#### Exercise objective
Copy each line exactly. Leave nothing out.

#### Dataset extract
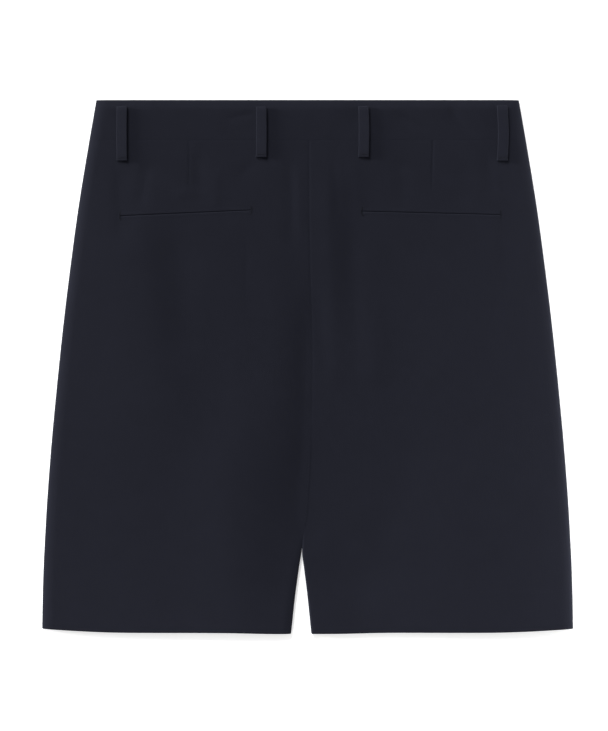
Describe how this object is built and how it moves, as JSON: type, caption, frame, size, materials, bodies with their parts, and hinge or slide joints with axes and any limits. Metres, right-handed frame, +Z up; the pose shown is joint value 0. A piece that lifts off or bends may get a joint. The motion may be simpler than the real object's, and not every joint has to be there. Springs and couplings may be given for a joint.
{
  "type": "bermuda shorts",
  "caption": "Tailored bermuda shorts in dark navy wool cloth, laid flat on their front with the back up: waistband with belt loops, darts, double-welt back pockets and plain turned-up hems.",
  "frame": {"origin": "on the surface the shorts lie on, under the middle of the laid garment's box", "axes": "+Z up out of the back of the garment, +Y towards the waist, +X towards the wearer's right"},
  "size_m": [0.5304, 0.533, 0.0105],
  "materials": {
    "navy_cloth": "matte worsted wool in a fine plain weave",
    "zip_tape": "woven tape with a fine chain",
    "button_horn": "satin resin",
    "zip_metal": "satin"
  },
  "bodies": {
    "root": {"back_left": "navy_cloth", "back_right": "navy_cloth", "front_left": "navy_cloth", "front_right": "navy_cloth", "waistband_back": "navy_cloth", "waistband_front_left": "navy_cloth", "waistband_front_right": "navy_cloth", "belt_loop_back_outer_left": "navy_cloth", "belt_loop_back_inner_left": "navy_cloth", "belt_loop_back_inner_right": "navy_cloth", "belt_loop_back_outer_right": "navy_cloth", "belt_loop_front_left": "navy_cloth", "belt_loop_front_right": "navy_cloth", "pocket_welt_left_upper": "navy_cloth", "pocket_welt_left_lower": "navy_cloth", "pocket_welt_right_upper": "navy_cloth", "pocket_welt_right_lower": "navy_cloth", "waist_button": "button_horn", "fly_zip": "zip_tape", "zip_slider": "zip_metal"}
  },
  "joints": []
}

#### Result for this task
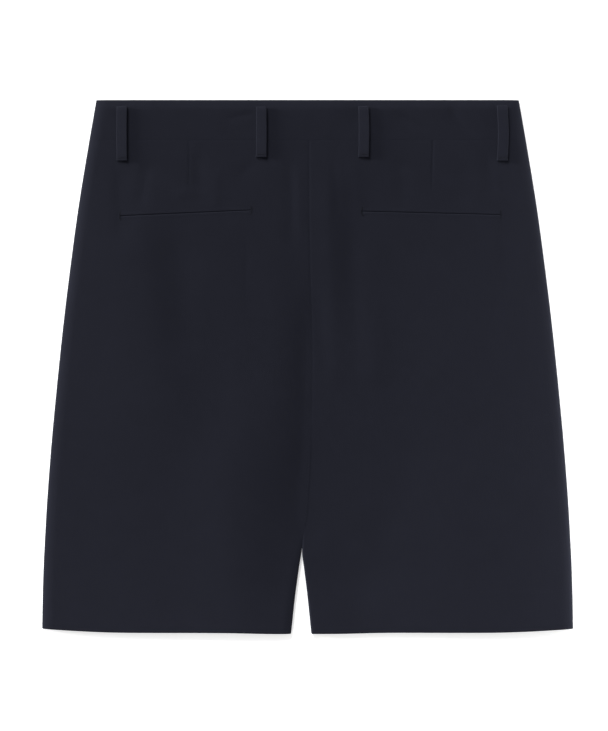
Describe how this object is built and how it moves, as JSON: type, caption, frame, size, materials, bodies with their parts, and hinge or slide joints with axes and any limits. Metres, right-handed frame, +Z up; the pose shown is joint value 0. A piece that lifts off or bends may get a joint. The motion may be simpler than the real object's, and not every joint has to be there. Springs and couplings may be given for a joint.
{
  "type": "bermuda shorts",
  "caption": "Tailored bermuda shorts in dark navy wool cloth, laid flat on their front with the back up: waistband with belt loops, darts, double-welt back pockets and plain turned-up hems.",
  "frame": {"origin": "on the surface the shorts lie on, under the middle of the laid garment's box", "axes": "+Z up out of the back of the garment, +Y towards the waist, +X towards the wearer's right"},
  "size_m": [0.5304, 0.533, 0.0105],
  "materials": {
    "navy_cloth": "matte worsted wool in a fine plain weave",
    "zip_tape": "woven tape with a fine chain",
    "button_horn": "satin resin",
    "zip_metal": "satin"
  },
  "bodies": {
    "root": {"back_left": "navy_cloth", "back_right": "navy_cloth", "front_left": "navy_cloth", "front_right": "navy_cloth", "waistband_back": "navy_cloth", "waistband_front_left": "navy_cloth", "waistband_front_right": "navy_cloth", "belt_loop_back_outer_left": "navy_cloth", "belt_loop_back_inner_left": "navy_cloth", "belt_loop_back_inner_right": "navy_cloth", "belt_loop_back_outer_right": "navy_cloth", "belt_loop_front_left": "navy_cloth", "belt_loop_front_right": "navy_cloth", "pocket_welt_left_upper": "navy_cloth", "pocket_welt_left_lower": "navy_cloth", "pocket_welt_right_upper": "navy_cloth", "pocket_welt_right_lower": "navy_cloth", "waist_button": "button_horn", "fly_zip": "zip_tape", "zip_slider": "zip_metal"}
  },
  "joints": []
}